8. SPREAD THE LOVE AND SPREAD THE WORK
When you're in a position of authority and you need to delegate work, it's human nature to keep going back to the same person, particularly if that person has demonstrated her reliability, but it can also get you into trouble. "Watch out for too many processes going through or pointing to one individual," advises our big bank CCO. "Maybe this person's been with the firm a long time. As a compliance officer, you need to be looking at key individuals and determining if there's backup. There's no downside to having additional principals registered, even if they're not acting as the day-to-day, go-to person."

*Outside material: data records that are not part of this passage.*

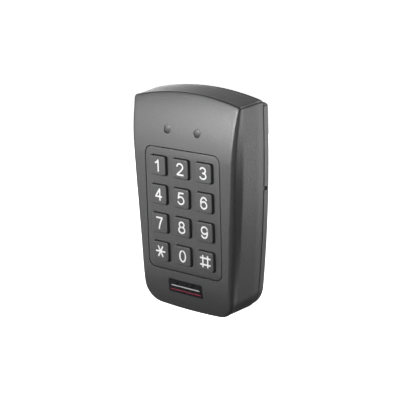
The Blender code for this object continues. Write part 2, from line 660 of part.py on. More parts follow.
def build_reader():
    remove_everything()
    case = make_material("charcoal_abs", (0.115, 0.115, 0.118), 0.5)
    bezel = make_material("bezel_abs", (0.11, 0.11, 0.113), 0.5)
    key = make_material("key_polycarbonate", (0.16, 0.16, 0.165), 0.42)
    plate = make_material("back_plate_abs", (0.13, 0.13, 0.133), 0.55)
    silicone = make_material("keypad_silicone", (0.05, 0.05, 0.05), 0.7)
    gasket = make_material("gasket_rubber", (0.015, 0.015, 0.015), 0.8)
    grommet = make_material("grommet_rubber", (0.02, 0.02, 0.02), 0.75)
    lens = make_material("smoked_lens", (0.12, 0.12, 0.12), 0.15)
    gloss = make_material("badge_gloss", (0.01, 0.01, 0.01), 0.12)
    laminate = make_material("board_laminate", (0.02, 0.12, 0.05), 0.45)
    resin = make_material("black_resin", (0.02, 0.02, 0.022), 0.5)
    copper = make_material("enamelled_copper", (0.45, 0.18, 0.06), 0.3, 1.0)
    nylon = make_material("connector_nylon", (0.75, 0.72, 0.62), 0.5)
    can = make_material("capacitor_can", (0.7, 0.7, 0.72), 0.3, 1.0)
    zinc = make_material("zinc_screw", (0.6, 0.6, 0.58), 0.35, 1.0)
    steel = make_material("stainless_screw", (0.5, 0.5, 0.5), 0.3, 1.0)

    build_cover(case)
    build_bezel(bezel)
    build_keys(key)
    build_keymat(silicone)
    build_leds(lens)
    badge_plate("badge", BADGE_WIDTH, BADGE_HEIGHT, 0.0, BADGE_THICKNESS, gloss)
    build_board(laminate)
    build_board_screws(zinc)
    build_components(resin, copper, nylon, can)
    build_gasket(gasket)
    build_back_plate(plate)
    build_grommet(grommet)
    build_case_screw(steel)


build_reader()
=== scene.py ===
"""Finished looks of the wall-mounted card reader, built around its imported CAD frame.

The outer shells, keys, lamps and badge are rebuilt here as fine meshes of the same shape, and every
piece gets a node material. Lengths are metres; +Z is up and +Y points into the wall.
"""
import math

import bmesh
import bpy
from mathutils import Matrix, Vector


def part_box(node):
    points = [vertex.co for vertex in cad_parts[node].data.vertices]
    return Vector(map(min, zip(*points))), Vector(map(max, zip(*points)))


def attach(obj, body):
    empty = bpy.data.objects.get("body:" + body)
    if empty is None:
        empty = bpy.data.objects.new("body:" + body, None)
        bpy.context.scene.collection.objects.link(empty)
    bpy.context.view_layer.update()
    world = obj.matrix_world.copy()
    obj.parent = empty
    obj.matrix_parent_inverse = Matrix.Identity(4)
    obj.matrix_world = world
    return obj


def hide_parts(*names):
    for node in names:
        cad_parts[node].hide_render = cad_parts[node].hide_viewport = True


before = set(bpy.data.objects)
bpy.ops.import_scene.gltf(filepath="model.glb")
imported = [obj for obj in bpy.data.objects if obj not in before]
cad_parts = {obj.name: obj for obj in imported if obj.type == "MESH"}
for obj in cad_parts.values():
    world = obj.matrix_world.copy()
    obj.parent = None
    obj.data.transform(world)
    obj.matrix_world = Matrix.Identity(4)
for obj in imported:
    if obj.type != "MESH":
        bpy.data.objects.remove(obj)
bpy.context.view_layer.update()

MM = 0.001
CASE = "case"                       # the fixed body; each key is a body of its own

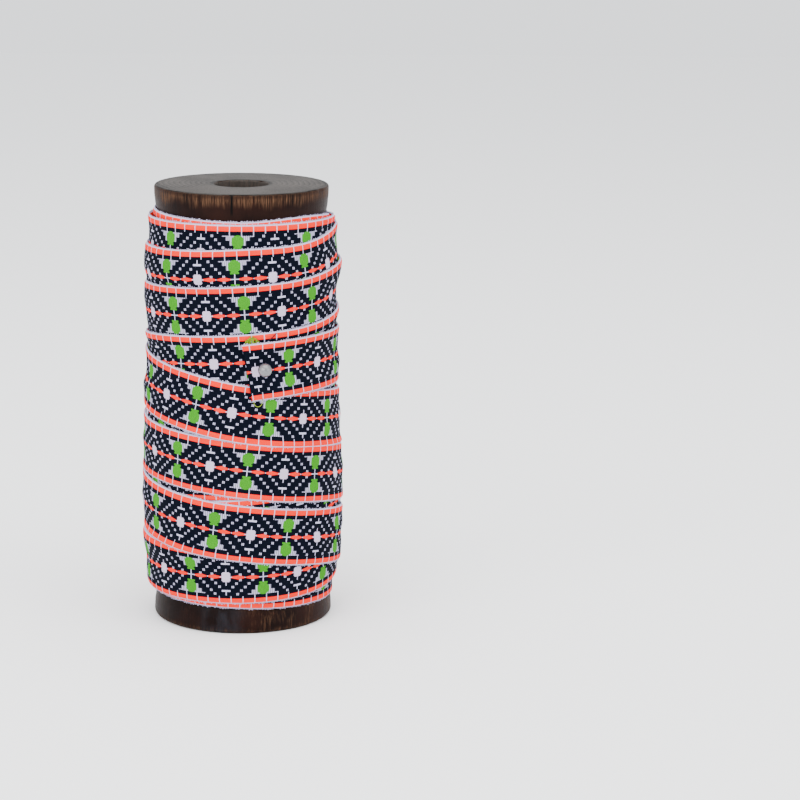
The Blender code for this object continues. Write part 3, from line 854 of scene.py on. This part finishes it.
def thread_finish(name, colour, shade, roughness=0.75):
    """Twisted yarn: its colour breaks up along and across the plies."""
    made, tree, shader = finish_with_shader(name, roughness, Specular_IOR_Level=0.12)
    plies = stretched_noise(tree, 2600, (1, 1, 1), 2)
    tree.links.new(blend_colours(tree, ramp(tree, plies, 0.35, 0.7), colour, shade), shader.inputs["Base Color"])
    bump(tree, shader, plies, 0.05 * MM, 0.6)
    return made


def edge_stretches(side):
    """The stretches of one edge of the strip that show, each as a list of stations."""
    stretches = [[]]
    for i, travel in enumerate(travels):
        height = centres[i] + side * (RIBBON_HALF_WIDTH - EDGE_PROBE)
        row = round((height - MAP_BOTTOM) / MAP_STEP)
        column = round((bearing_of(travel) + 180) / 360 * MAP_COLUMNS) % MAP_COLUMNS
        if abs(owner_map[column, row] - i) <= SAME_TURN:
            stretches[-1].append(i)
        elif stretches[-1]:
            stretches.append([])
    return [stretch for stretch in stretches if len(stretch) > 2]


def edge_lines():
    """A mesh of bare lines along the exposed edges, with each point's way out from the roll."""
    points, lines = [], []
    for side in (-1, 1):
        for stretch in edge_stretches(side):
            for step, i in enumerate(stretch[::-1] if side > 0 else stretch):
                if step:
                    lines.append((len(points) - 1, len(points)))
                points.append(ribbon_point(i, side * 0.998, LOOP_SEAT))
    mesh = bpy.data.meshes.new("edge lines")
    mesh.from_pydata(points, lines, [])
    outward = mesh.attributes.new("outward", "FLOAT_VECTOR", "POINT")
    for place, point in zip(outward.data, points):
        place.vector = Vector((point[0], point[1], 0)).normalized()
    return mesh


def loops_along_lines(finish):
    """Geometry Nodes: lines to curves, a step at a time, a loop of thread on each step."""
    tree = bpy.data.node_groups.new("loops along an edge", "GeometryNodeTree")
    tree.interface.new_socket("Geometry", in_out="INPUT", socket_type="NodeSocketGeometry")
    tree.interface.new_socket("Geometry", in_out="OUTPUT", socket_type="NodeSocketGeometry")

    def node(kind, **inputs):
        made = tree.nodes.new(kind)
        for name, value in inputs.items():
            socket = made.inputs[name.replace("_", " ")]
            if isinstance(value, bpy.types.NodeSocket):
                tree.links.new(value, socket)
            else:
                socket.default_value = value
        return made

    start = tree.nodes.new("NodeGroupInput")
    end = tree.nodes.new("NodeGroupOutput")
    to_curve = node("GeometryNodeMeshToCurve", Mesh=start.outputs[0])
    steps = tree.nodes.new("GeometryNodeResampleCurve")
    steps.mode = "LENGTH"
    tree.links.new(to_curve.outputs[0], steps.inputs["Curve"])
    steps.inputs["Length"].default_value = LOOP_PITCH
    bow = node("GeometryNodeCurveArc", Resolution=LOOP_SEGMENTS, Radius=LOOP_RADIUS, Sweep_Angle=math.pi)
    ply = node("GeometryNodeCurvePrimitiveCircle", Resolution=LOOP_SIDES, Radius=LOOP_THREAD)
    bow_mesh = node("GeometryNodeCurveToMesh", Curve=bow.outputs[0], Profile_Curve=ply.outputs[0])
    outward = tree.nodes.new("GeometryNodeInputNamedAttribute")
    outward.data_type = "FLOAT_VECTOR"
    outward.inputs["Name"].default_value = "outward"
    faced = tree.nodes.new("FunctionNodeAlignRotationToVector")
    faced.axis = "Z"
    tree.links.new(outward.outputs[0], faced.inputs["Vector"])
    tangent = tree.nodes.new("GeometryNodeInputTangent")
    turned = tree.nodes.new("FunctionNodeAlignRotationToVector")
    turned.axis = "X"
    turned.pivot_axis = "Z"
    tree.links.new(faced.outputs[0], turned.inputs["Rotation"])
    tree.links.new(tangent.outputs[0], turned.inputs["Vector"])
    size = tree.nodes.new("FunctionNodeRandomValue")
    size.data_type = "FLOAT_VECTOR"
    size.inputs["Min"].default_value = (0.75, 0.35, 0.8)
    size.inputs["Max"].default_value = (1.35, 1.70, 1.1)
    size.inputs["Seed"].default_value = 7
    set_on = node("GeometryNodeInstanceOnPoints", Points=steps.outputs[0], Instance=bow_mesh.outputs[0])
    tree.links.new(turned.outputs[0], set_on.inputs["Rotation"])
    tree.links.new(size.outputs[0], set_on.inputs["Scale"])
    real = node("GeometryNodeRealizeInstances", Geometry=set_on.outputs[0])
    coated = node("GeometryNodeSetMaterial", Geometry=real.outputs[0], Material=finish)
    tree.links.new(coated.outputs[0], end.inputs[0])
    return tree


selvedge_thread = thread_finish("selvedge thread", (0.52, 0.49, 0.65), (0.25, 0.22, 0.33))
edge_loops = bpy.data.objects.new("edge_loops", edge_lines())
bpy.context.scene.collection.objects.link(edge_loops)
loop_maker = edge_loops.modifiers.new("loops", "NODES")
loop_maker.node_group = loops_along_lines(selvedge_thread)
bpy.context.view_layer.update()
loops_mesh = bpy.data.meshes.new_from_object(edge_loops.evaluated_get(bpy.context.evaluated_depsgraph_get()))
edge_loops.modifiers.remove(loop_maker)
edge_loops.data = loops_mesh
edge_loops.data.shade_smooth()
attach(edge_loops, "root")


# Loose threads
# The free end was cut and not hemmed, so its warp frays a little. Green weft is pulled up over its upper
# corner and hangs in a small loop from its lower one, and a navy thread crosses the edge above it.

FRAY_THREADS = 56
FRAY_SHORTEST, FRAY_LONGEST = 0.25 * MM, 1.3 * MM
THREAD_RADIUS = 0.10 * MM
STRAY_RADIUS = 0.20 * MM
PULLED_THREADS = 17
draw = np.random.default_rng(11)


def on_the_roll(bearing, height, lift):
    """A point over the roll's surface at a bearing in degrees and a height."""
    column = round((bearing + 180) / 360 * MAP_COLUMNS) % MAP_COLUMNS
    radius = np.interp(height, map_heights, radius_map[column]) + lift
    turn = math.radians(bearing)
    return (radius * math.sin(turn), -radius * math.cos(turn), height)


def thread_piece(name, lines, finish, radius=THREAD_RADIUS):
    """Threads as round-bodied curves through their points."""
    curve = bpy.data.curves.new(name, "CURVE")
    curve.dimensions = "3D"
    curve.bevel_depth = radius
    curve.bevel_resolution = 1
    curve.use_fill_caps = True
    for line in lines:
        spline = curve.splines.new("POLY")
        spline.points.add(len(line) - 1)
        for point, place in zip(spline.points, line):
            point.co = (*place, 1.0)
    curve.materials.append(finish)
    piece = bpy.data.objects.new(name, curve)
    bpy.context.scene.collection.objects.link(piece)
    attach(piece, "root")
    return piece


last_station = len(travels) - 1
fray = {"navy": [], "coral": [], "lavender": []}
for share in np.linspace(-0.99, 0.99, FRAY_THREADS):
    threads_out = abs(share) * THREADS_ACROSS / 2
    colour = "lavender" if threads_out > BAND_TO or draw.random() < 0.16 else "navy"
    if BAND_FROM < threads_out < BAND_TO:
        colour = "coral"
    root_point = Vector(ribbon_point(last_station - 1, share, 0.55 * MM))
    tip_way = Vector(ribbon_point(last_station, share, 0.5 * MM)) - Vector(ribbon_point(last_station - 3, share, 0.5 * MM))
    tip_way.normalize()
    length = FRAY_SHORTEST + (FRAY_LONGEST - FRAY_SHORTEST) * draw.random() ** 2
    line = []
    stray = Vector(draw.normal(0, 0.25, 3))
    for step in range(4):
        line.append(root_point + (tip_way * step + stray * step**2 / 6) * (length + 0.6 * MM) / 3)
    fray[colour].append(line)

pulled = []
for k in range(PULLED_THREADS):
    foot, far_foot = sorted(draw.uniform(1.0, 10.5, 2))
    rise = 0.9 * MM + 2.4 * MM * max(0.0, 1 - abs((foot + far_foot) / 2 - 5.4) / 4.5) * draw.uniform(0.6, 1.0)
    pulled.append(
        [
            on_the_roll(
                foot + (far_foot - foot) * share,
                128.0 * MM + rise * math.sin(math.pi * share) - 0.9 * MM * (2 * share - 1) ** 4,
                (0.25 + 0.5 * draw.random() * math.sin(math.pi * share)) * MM,
            )
            for share in np.linspace(0, 1, 9)
        ]
    )
hanging_loop = [
    on_the_roll(8.9 + 2.5 * math.cos(turn), 103.3 * MM - 2.4 * MM * math.sin(turn), 0.7 * MM)
    for turn in np.radians(np.linspace(-20, 200, 15))
]
stray_thread = [
    on_the_roll(14.6 + 5.2 * share, (128.9 + 3.2 * share**1.3) * MM, 0.85 * MM)
    for share in np.linspace(0, 1, 8)
]
navy_thread = thread_finish("navy thread", (0.006, 0.009, 0.022), (0.003, 0.004, 0.012))
coral_thread = thread_finish("coral thread", CORAL, CORAL_DEEP)
green_thread = thread_finish("green thread", (0.23, 0.30, 0.015), (0.085, 0.16, 0.010))
trimmings = [
    thread_piece("frayed_navy", fray["navy"], navy_thread),
    thread_piece("stray_navy_thread", [stray_thread], navy_thread, STRAY_RADIUS),
    thread_piece("frayed_coral", fray["coral"], coral_thread),
    thread_piece("frayed_lavender", fray["lavender"], selvedge_thread),
    thread_piece("pulled_green_threads", pulled, green_thread),
    thread_piece("hanging_green_loop", [hanging_loop], green_thread, STRAY_RADIUS * 0.8),
]


# The pearl-headed pin
# A dressmaker's pin holds the free end down. Its head is an imitation pearl, a glass bead under pearly
# lacquer, a little flattened where it meets the shaft. The shaft is bright steel.

pearl_low, pearl_high = (Vector(corner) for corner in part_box("pearl_head"))
pearl_centre = (pearl_low + pearl_high) / 2
pearl_radius = (pearl_high - pearl_low).x / 2
PEARL_STEPS = 64
pearl_way = Vector((pearl_centre.x, pearl_centre.y, 0)).normalized()


def pearl_lacquer():
    """Grey-white nacre with a faint drift of rose and green, under a clear coat, and painted shade darkening it
    towards its outline.
    """
    made, tree, shader = finish_with_shader(
        "pearl lacquer", 0.30, Specular_IOR_Level=0.5, Coat_Weight=1.0, Coat_Roughness=0.13
    )
    drift = stretched_noise(tree, 260, (1, 1, 1), 2)
    layers = stretched_noise(tree, 900, (1, 1, 3), 3)
    pearl_colour = blend_colours(tree, ramp(tree, drift, 0.38, 0.62), (0.100, 0.097, 0.106), (0.088, 0.095, 0.100))
    pearl_colour = blend_colours(tree, ramp(tree, layers, 0.3, 0.8, 0.0, 0.3), pearl_colour, (0.17, 0.165, 0.17))
    # Painted shade: the colour darkens towards the pearl's outline as its surface turns away from the camera.
    turned_away = tree.nodes.new("ShaderNodeLayerWeight")
    turned_away.inputs["Blend"].default_value = 0.5
    painted_rim_shade = ramp(tree, turned_away.outputs["Facing"], 0.25, 0.85)
    pearl_colour = blend_colours(tree, painted_rim_shade, pearl_colour, (0.016, 0.016, 0.019))
    tree.links.new(pearl_colour, shader.inputs["Base Color"])
    tree.links.new(calc(tree, "MULTIPLY_ADD", layers, 0.12, 0.20), shader.inputs["Roughness"])
    return made


pearl_outline = [
    (pearl_radius * math.sin(a), -pearl_radius * math.cos(a) + 0.12 * MM * max(0.0, math.cos(a)) ** 12)
    for a in np.linspace(math.pi, 0, PEARL_STEPS // 2 + 1)
]
pearl_points, pearl_faces = revolve(pearl_outline, PEARL_STEPS)
to_pearl = Matrix.Translation(pearl_centre) @ pearl_way.to_track_quat("Z", "Y").to_matrix().to_4x4()
pearl_points = [to_pearl @ Vector(point) for point in pearl_points]
pearl = mesh_piece("pearl", pearl_points, pearl_faces, pearl_lacquer())
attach(pearl, "root")
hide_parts("pearl_head")

steel, steel_tree, steel_shader = finish_with_shader("pin steel", 0.22, Metallic=1.0)
drawn_marks = stretched_noise(steel_tree, 3000, (1, 0.1, 1), 2)
steel_colour = blend_colours(steel_tree, drawn_marks, (0.55, 0.55, 0.56), (0.72, 0.72, 0.72))
steel_tree.links.new(steel_colour, steel_shader.inputs["Base Color"])
bump(steel_tree, steel_shader, drawn_marks, 0.02 * MM, 0.4)
for slot in bpy.data.objects["pin_shaft"].material_slots:
    slot.material = steel


# The studio
# A pale floor under soft light from a large overhead source and two sides, and the camera where the
# photograph was taken from: a little above the roll, which stands left of the middle of the frame.

FLOOR_SIZE = 6.0
CAMERA_PLACE = Vector((0.0, -1.1245, 0.3372))
CAMERA_DOWN = math.radians(12.156)
CAMERA_RIGHT = math.radians(3.513)
CAMERA_ROLL = math.radians(0.526)
CAMERA_LENS = 118.17
SENSOR = 36.0

SoftLight = namedtuple("SoftLight", "name place aim size power")
LIGHTS = (
    SoftLight("overhead", (0.1, -0.3, 1.5), (0, 0, 0.1), 1.6, 32),
    SoftLight("front_left", (-1.3, -1.3, 0.9), (0, 0, 0.1), 1.2, 25),
    SoftLight("front_right", (1.4, -1.0, 0.7), (0, 0, 0.1), 1.2, 13),
    SoftLight("sparkle", (-0.35, -1.15, 0.55), (0, 0, 0.12), 0.22, 4.0),
)

floor_half = FLOOR_SIZE / 2
floor_corners = [(x * floor_half, y * floor_half, 0.0) for x, y in ((-1, -1), (1, -1), (1, 1), (-1, 1))]
floor_finish, floor_tree, floor_shader = finish_with_shader("pale floor", 0.7)
floor_shader.inputs["Base Color"].default_value = (0.96, 0.96, 0.96, 1.0)
floor = mesh_piece("floor", floor_corners, [(0, 1, 2, 3)], floor_finish)

for light in LIGHTS:
    lamp_data = bpy.data.lights.new(light.name, "AREA")
    lamp_data.size = light.size
    lamp_data.energy = light.power
    lamp = bpy.data.objects.new(light.name, lamp_data)
    lamp.location = light.place
    lamp.rotation_euler = (Vector(light.aim) - Vector(light.place)).to_track_quat("-Z", "Y").to_euler()
    bpy.context.scene.collection.objects.link(lamp)

sky = bpy.data.worlds.new("studio")
sky.use_nodes = True
sky.node_tree.nodes["Background"].inputs["Color"].default_value = (0.95, 0.97, 1.0, 1.0)
sky.node_tree.nodes["Background"].inputs["Strength"].default_value = 1.7
bpy.context.scene.world = sky

camera_data = bpy.data.cameras.new("camera")
camera_data.lens = CAMERA_LENS
camera_data.sensor_width = SENSOR
camera_data.clip_start = 0.01
camera = bpy.data.objects.new("camera", camera_data)
bpy.context.scene.collection.objects.link(camera)
across = Vector((math.cos(CAMERA_RIGHT), -math.sin(CAMERA_RIGHT), 0.0))
level_ahead = Vector((math.sin(CAMERA_RIGHT), math.cos(CAMERA_RIGHT), 0.0))
ahead = level_ahead * math.cos(CAMERA_DOWN) + Vector((0, 0, -1)) * math.sin(CAMERA_DOWN)
upward = across.cross(ahead)
rolled_across = across * math.cos(CAMERA_ROLL) + upward * math.sin(CAMERA_ROLL)
rolled_upward = upward * math.cos(CAMERA_ROLL) - across * math.sin(CAMERA_ROLL)
camera.matrix_world = Matrix.Translation(CAMERA_PLACE) @ Matrix(
    (rolled_across, rolled_upward, -ahead)
).transposed().to_4x4()
bpy.context.scene.camera = camera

9. TECH IS THERE TO AUGMENT THE PROCESS
If you're a paper-based shop and are either edging into more of a tech-based conflicts monitoring solution or preparing to make a full-on leap, you might be wondering how you can be sure you're implementing a proper supervisory structure. "Always remember," says FINRA's Ronald Chan, "tech is there to augment the process. You're processing more data, a larger volume, but the basics don't change. We do look at your peers, as well, to see what tech solutions they've implemented."
10. TECH IS THERE TO SET THE RECORD STRAIGHT
Asked to provide a real life example of an event that triggered a change to the firm supervisory system, one panelist offered this: "We're a paper-based shop. A few years back we were finding that documentation in our main office folders was different than what was in the branches, where the deals were done. This was concerning. We couldn't make a determination of what the customer walked out the door with, so we implemented a very detailed error-correction policy. Deal documents have to match up, especially if it ever comes to an arbitration panel."